EXERCISE INSTRUCTIONS:
Return only the stretch of the material below that begins with the line containing "mesh.free()" and ends with the line containing "seen from above.", exactly; both of those lines belong to it.

RECORDS:
>>>
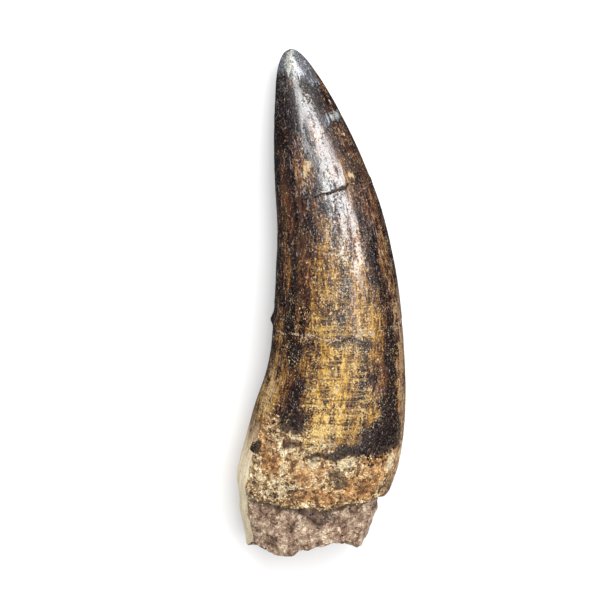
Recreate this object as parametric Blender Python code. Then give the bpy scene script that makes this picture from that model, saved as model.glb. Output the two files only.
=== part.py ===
"""A fossil tooth of a large fish-eating dinosaur, lying on its side.

Metres, +Z up. The tooth's length runs along Y, with the tip towards +Y, its inner, hollow-curved
edge towards -X and its outer, swelling edge towards +X. The origin is the middle of the bottom
of its bounding box. It rests on a small worn flat under the crown.
"""

from math import cos, pi, sin, sqrt

import bmesh
import bpy
from mathutils import Vector

MM = 0.001

# Sizes along the tooth, from the broken root to the tip
LENGTH = 89.0 * MM
STEP_AT = 6.4 * MM
STEP_RUN = 1.0 * MM

# Edges as seen from above: distance from the broken end, place across the tooth, both in mm
INNER_EDGE = (
    (0.0, -13.2), (3.3, -14.1), (6.4, -14.8), (11.9, -15.15), (18.5, -13.65), (25.9, -11.6),
    (32.3, -9.5), (39.8, -8.6), (47.9, -8.1), (56.0, -7.7), (65.8, -8.1), (76.4, -8.3), (85.2, -7.85),
)
OUTER_EDGE = (
    (0.0, 8.9), (3.3, 9.6), (6.4, 10.5), (7.4, 11.7), (9.2, 12.5), (12.9, 13.8), (18.5, 14.9),
    (25.9, 15.3), (33.3, 15.1), (40.6, 14.6), (47.9, 13.75), (55.1, 12.3), (62.3, 10.3), (69.4, 7.55),
    (76.4, 4.2), (81.7, 1.15), (85.2, -1.15),
)

# Half the thickness, from the broken end: it doesn't follow the flare of the inner edge
HALF_THICKNESS = (
    (0.0, 9.25), (3.3, 9.5), (6.4, 9.75), (7.4, 10.2), (9.2, 10.45), (14.0, 10.65), (22.0, 10.5),
    (30.0, 10.2), (40.0, 9.7), (50.0, 9.0), (60.0, 8.0), (70.0, 6.65), (76.0, 5.5), (81.7, 4.0),
    (85.2, 2.88),
)

# The rounded tip: a paraboloid that starts here and ends at this place across
TIP_FROM = 81.7 * MM
TIP_ACROSS = -5.25 * MM

# Height of the underside, before the flat is worn: a long, shallow arch that turns its ends up
UNDERSIDE_LOW_AT = 30.0 * MM
UNDERSIDE_DEPTH = 0.45 * MM
UNDERSIDE_HALF_SPAN = 19.0 * MM
ROOT_LIFT = 0.6 * MM

# The broken end: a wall of dentine round a filled, slightly sunken pulp cavity
WALL_SHARE = 0.27
CAVITY_SINK = 1.2 * MM
BREAK_SLANT = 0.05

AROUND = 48
ALONG = 46
TIP_RINGS = 7
SECTION_POWER = 2.15


def smooth_curve(points, at):
    """Value of a smooth curve through the points: cubics that share a mean slope at each point."""
    xs = [p[0] * MM for p in points]
    ys = [p[1] for p in points]
    runs = [xs[i + 1] - xs[i] for i in range(len(xs) - 1)]
    rises = [(ys[i + 1] - ys[i]) / runs[i] for i in range(len(runs))]
    slopes = [rises[0]]
    for before, after in zip(rises, rises[1:]):
        slopes.append(0.5 * (before + after))
    slopes.append(rises[-1])
    i = 0
    while i < len(runs) - 1 and at > xs[i + 1]:
        i += 1
    t = (at - xs[i]) / runs[i]
    start = (1 + 2 * t) * (1 - t) ** 2 * ys[i] + t * (1 - t) ** 2 * slopes[i] * runs[i]
    end = t * t * (3 - 2 * t) * ys[i + 1] + t * t * (t - 1) * slopes[i + 1] * runs[i]
    return start + end


def underside(at):
    """Height of the lowest line of the tooth above the floor."""
    arch = ((at - UNDERSIDE_LOW_AT) / UNDERSIDE_HALF_SPAN) ** 2 - 1
    root = max(0.0, 1 - at / STEP_AT)
    return UNDERSIDE_DEPTH * arch + ROOT_LIFT * root


def body_section(at):
    """Centre across, centre height, half width and half thickness at a distance from the root."""
    inner = smooth_curve(INNER_EDGE, at) * MM
    outer = smooth_curve(OUTER_EDGE, at) * MM
    half_width = 0.5 * (outer - inner)
    half_thickness = smooth_curve(HALF_THICKNESS, at) * MM
    return 0.5 * (inner + outer), underside(at) + half_thickness, half_width, half_thickness


def tip_section(share):
    """A section of the rounded tip: share is 0 where it starts and 1 at its very end."""
    across, height, half_width, half_thickness = body_section(TIP_FROM)
    closing = sqrt(1 - share)
    across += (TIP_ACROSS - across) * share
    return across, height, half_width * closing, half_thickness * closing


def ring_points(at, section):
    """The points round one section, as a slightly squared oval."""
    across, height, half_width, half_thickness = section
    points = []
    for i in range(AROUND):
        angle = 2 * pi * i / AROUND
        power = 2 / SECTION_POWER
        x = abs(cos(angle)) ** power * (1 if cos(angle) > 0 else -1)
        z = abs(sin(angle)) ** power * (1 if sin(angle) > 0 else -1)
        slant = BREAK_SLANT * half_width * x * max(0.0, 1 - at / STEP_AT)
        points.append(Vector((across + half_width * x, at + slant, height + half_thickness * z)))
    return points


def stations():
    """Distances along the body: even, with two close ones at the step from root to crown."""
    crown_from = STEP_AT + STEP_RUN
    root = [STEP_AT * i / 4 for i in range(5)]
    crown = [crown_from + (TIP_FROM - crown_from) * i / ALONG for i in range(ALONG + 1)]
    return root + crown


def add_ring(mesh, points):
    """One closed loop of edges through the points."""
    verts = [mesh.verts.new(p) for p in points]
    return [mesh.edges.new((verts[i - 1], verts[i])) for i in range(len(verts))]


def loft_body(mesh):
    """The skin from the broken end to the last ring of the tip, and its two end loops."""
    rings = [add_ring(mesh, ring_points(at, body_section(at))) for at in stations()]
    for i in range(1, TIP_RINGS):
        share = 1 - (1 - i / TIP_RINGS) ** 2
        at = TIP_FROM + (LENGTH - TIP_FROM) * share
        rings.append(add_ring(mesh, ring_points(at, tip_section(share))))
    for before, after in zip(rings, rings[1:]):
        bmesh.ops.bridge_loops(mesh, edges=before + after)
    return rings[0], rings[-1]


def close_tip(mesh, loop):
    """Closes the tip with a fan round one point."""
    face = bmesh.ops.contextual_create(mesh, geom=loop)["faces"][0]
    middle = bmesh.ops.poke(mesh, faces=[face])["verts"][0]
    across, height, _, _ = tip_section(1.0)
    middle.co = Vector((across, LENGTH, height))


def close_break(mesh, loop):
    """Closes the root with a wall round the sunken filling of the pulp cavity."""
    face = bmesh.ops.contextual_create(mesh, geom=loop)["faces"][0]
    _, _, half_width, _ = body_section(0.0)
    bmesh.ops.inset_region(mesh, faces=[face], thickness=WALL_SHARE * half_width)
    bmesh.ops.inset_region(mesh, faces=[face], thickness=CAVITY_SINK, depth=-CAVITY_SINK)


def wear_flat(mesh):
    """Cuts the underside off level at the floor, and closes the cut."""
    everything = mesh.verts[:] + mesh.edges[:] + mesh.faces[:]
    cut = bmesh.ops.bisect_plane(mesh, geom=everything, plane_co=(0, 0, 0), plane_no=(0, 0, -1),
                                 clear_outer=True)
    edges = [e for e in cut["geom_cut"] if isinstance(e, bmesh.types.BMEdge)]
    bmesh.ops.contextual_create(mesh, geom=edges)


def centre_on_floor(mesh):
    """Moves the tooth so that the origin is the middle of the bottom of its box."""
    low = Vector(min(v.co[i] for v in mesh.verts) for i in range(3))
    high = Vector(max(v.co[i] for v in mesh.verts) for i in range(3))
    middle = 0.5 * (low + high)
    bmesh.ops.translate(mesh, verts=mesh.verts, vec=(-middle.x, -middle.y, -low.z))


def plain_material(name, colour, roughness):
    """A plain surface of one colour."""
    material = bpy.data.materials.new(name)
    material.use_nodes = True
    shader = material.node_tree.nodes["Principled BSDF"]
    shader.inputs["Base Color"].default_value = (*colour, 1.0)
    shader.inputs["Roughness"].default_value = roughness
    shader.inputs["Metallic"].default_value = 0.0
    return material


def build_tooth():
    """The whole tooth as one closed body."""
    mesh = bmesh.new()
    root_loop, tip_loop = loft_body(mesh)
    close_tip(mesh, tip_loop)
    close_break(mesh, root_loop)
    wear_flat(mesh)
    centre_on_floor(mesh)
    bmesh.ops.recalc_face_normals(mesh, faces=mesh.faces)
    data = bpy.data.meshes.new("tooth")
    mesh.to_mesh(data)
    mesh.free()
    data.shade_smooth()
    data.set_sharp_from_angle(angle=0.7)
    data.materials.append(plain_material("fossil_enamel", (0.16, 0.085, 0.035), 0.3))
    tooth = bpy.data.objects.new("tooth", data)
    bpy.context.scene.collection.objects.link(tooth)


for old in list(bpy.data.objects):
    bpy.data.objects.remove(old)
build_tooth()
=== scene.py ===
"""Looks of a fossil tooth that lies on its side on a pale floor, seen from above.

The tooth is shaped in millimetres and in its own round-and-along terms: s is the distance from the
broken root end towards the tip, and turn is the angle round it in degrees, 0 at the outer edge (+X),
90 at the face that the camera sees, 180 at the inner edge (-X) and 270 underneath.
"""

import math

import bpy
import numpy as np
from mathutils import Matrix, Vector, noise
from mathutils.bvhtree import BVHTree


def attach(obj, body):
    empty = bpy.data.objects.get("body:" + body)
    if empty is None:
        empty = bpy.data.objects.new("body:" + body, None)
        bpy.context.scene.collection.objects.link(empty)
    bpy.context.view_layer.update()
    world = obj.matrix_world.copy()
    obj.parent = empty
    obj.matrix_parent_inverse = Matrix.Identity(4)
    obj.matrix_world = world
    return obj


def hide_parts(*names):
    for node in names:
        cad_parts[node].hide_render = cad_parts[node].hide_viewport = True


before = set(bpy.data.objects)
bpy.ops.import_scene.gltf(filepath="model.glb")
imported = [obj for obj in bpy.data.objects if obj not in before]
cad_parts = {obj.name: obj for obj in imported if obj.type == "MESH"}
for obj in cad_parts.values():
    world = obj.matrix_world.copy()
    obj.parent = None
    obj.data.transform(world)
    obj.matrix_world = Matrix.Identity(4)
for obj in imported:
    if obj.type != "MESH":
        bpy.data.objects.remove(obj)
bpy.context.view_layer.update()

MM = 0.001

# The solid, in mm: its length, how far its leaning break reaches past s = 0, and how square its
# oval sections are
LENGTH = 89.0
BREAK_LEAN = 0.555
SECTION_POWER = 2.15

# How the solid is read: a stretch of crown and one of root, at sections so far apart. Each section
# is found in a few tries by rays from well outside, and the sections are smoothed over some of
# their neighbours. The last number is how many sections give the slope at a stretch's start
CROWN_READ = (8.6, LENGTH - 0.5)
ROOT_READ = (0.8, 6.2)
READ_EVERY = 0.25
READ_TRIES = 3
OUTSIDE = 90.0
READ_BLUR = 5
SLOPE_OVER = 8

# The fine skin: points in a ring, rings, and the share of the rings that lie along the tooth, with
# the rest on its broken end. Then how far apart they are at each s, finer at the cracks and in the
# crust, and how far from the tip they start to close up
ROUND = 286
RINGS = 346
SKIN_SHARE = 0.89
RING_SPACING = (
    (0, 0.22), (24, 0.24), (30, 0.36), (38.2, 0.36), (38.8, 0.18), (41.3, 0.18), (42, 0.36),
    (63.8, 0.36), (64.3, 0.17), (67.2, 0.17), (67.8, 0.36), (LENGTH, 0.36),
)
TIP_RINGS_FROM = 8.0

# In how many steps the ring spacing is summed up, and then read back
SPACING_STEPS = 9000
RING_STEPS = 2000

# Turns of the two worn cutting edges. Then two sides, each with its half width in degrees: where
# the crust is worn smooth, and where few grains are left on it
INNER_KEEL = 180.0
OUTER_KEEL = 2.0
WORN_CRUST = (8.0, 36.0)
FEW_GRAINS = (6.0, 30.0)

# Lines round the tooth: turn and s. The step from root to crown fades out by the inner edge, over
# so many degrees
STEP_FADES = 34.0
STEP_LINE = (
    (0, 8.6), (31, 9.5), (53, 9.4), (76, 8.5), (93, 8.3), (107, 9.0), (144, 9.4), (180, 9.2),
    (215, 8.6), (260, 9.0), (300, 8.4), (330, 8.0),
)
CRUST_TOP = (
    (0, 20.5), (25, 19.3), (50, 17.3), (75, 18.2), (97, 19.2), (115, 22.3), (130, 24.2),
    (150, 24.5), (215, 21.0), (240, 22.0), (262, 19.0), (300, 22.0), (330, 21.0),
)
MID_CRACK = (
    (0, 41.2), (20, 41.0), (48, 40.6), (62, 40.1), (77, 40.2), (90, 39.4), (100, 39.5), (119, 40.2),
    (135, 39.8), (170, 39.7), (200, 39.4), (240, 39.6), (275, 40.4), (300, 40.3), (330, 41.4),
)
UPPER_CRACK = (
    (0, 65.9), (8, 65.6), (22, 66.1), (34, 65.4), (41, 65.3), (52, 66.4), (60, 66.5), (66, 65.9),
    (74, 65.7), (84, 65.2), (91, 65.1), (97, 64.6), (120, 63.9), (300, 66.4), (335, 66.6),
)

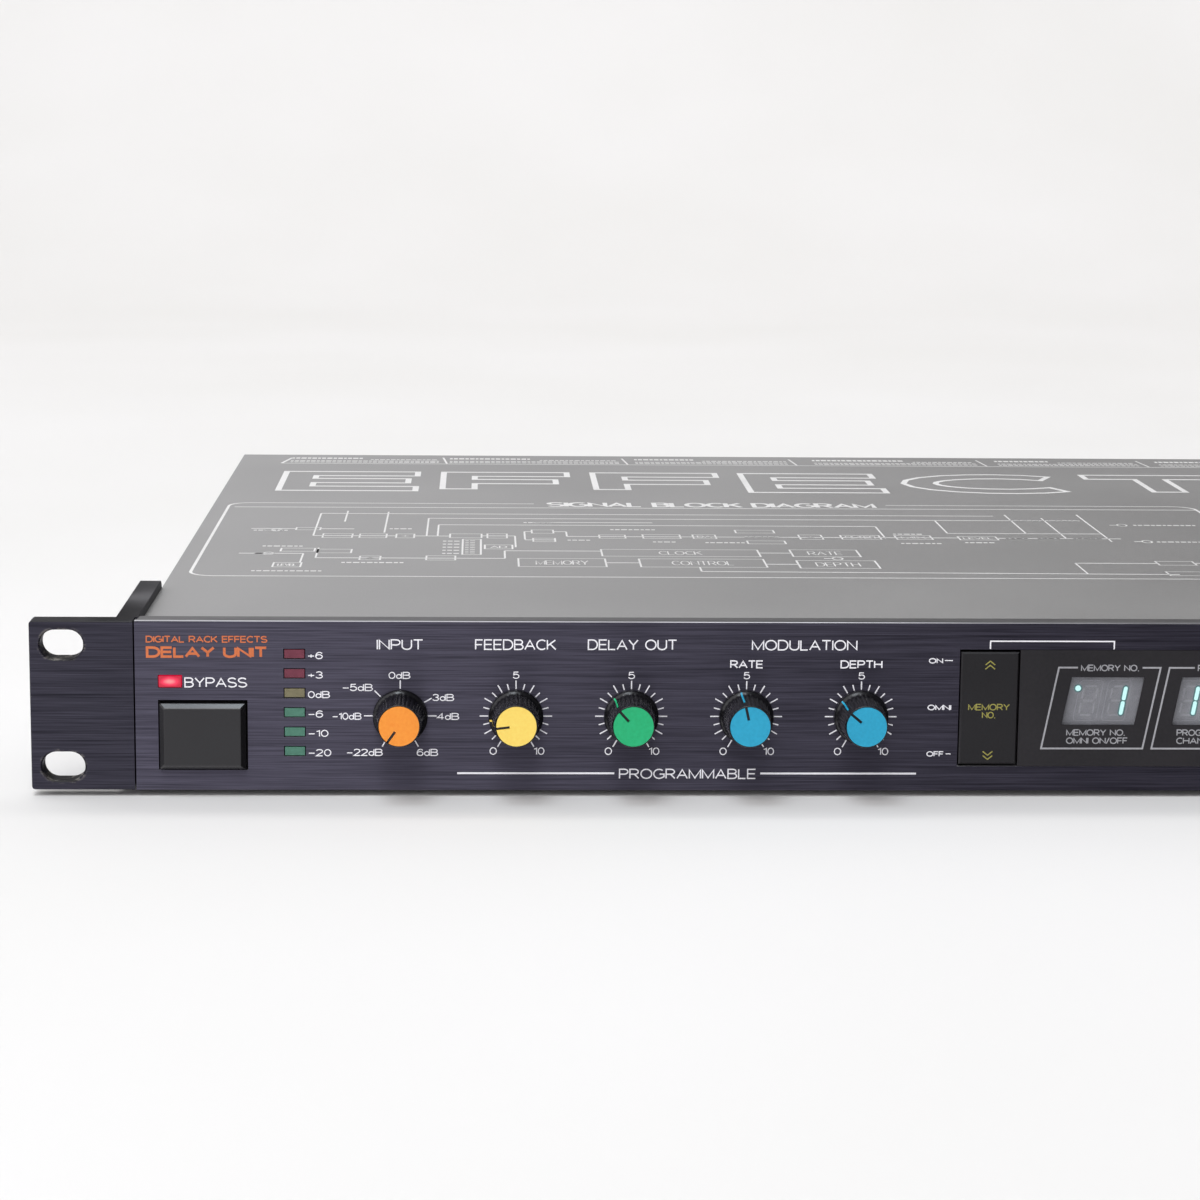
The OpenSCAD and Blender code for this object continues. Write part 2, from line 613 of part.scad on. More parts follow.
<<<
SOLUTION BELOW:
    mesh.free()
    data.shade_smooth()
    data.set_sharp_from_angle(angle=0.7)
    data.materials.append(plain_material("fossil_enamel", (0.16, 0.085, 0.035), 0.3))
    tooth = bpy.data.objects.new("tooth", data)
    bpy.context.scene.collection.objects.link(tooth)


for old in list(bpy.data.objects):
    bpy.data.objects.remove(old)
build_tooth()
=== scene.py ===
"""Looks of a fossil tooth that lies on its side on a pale floor, seen from above.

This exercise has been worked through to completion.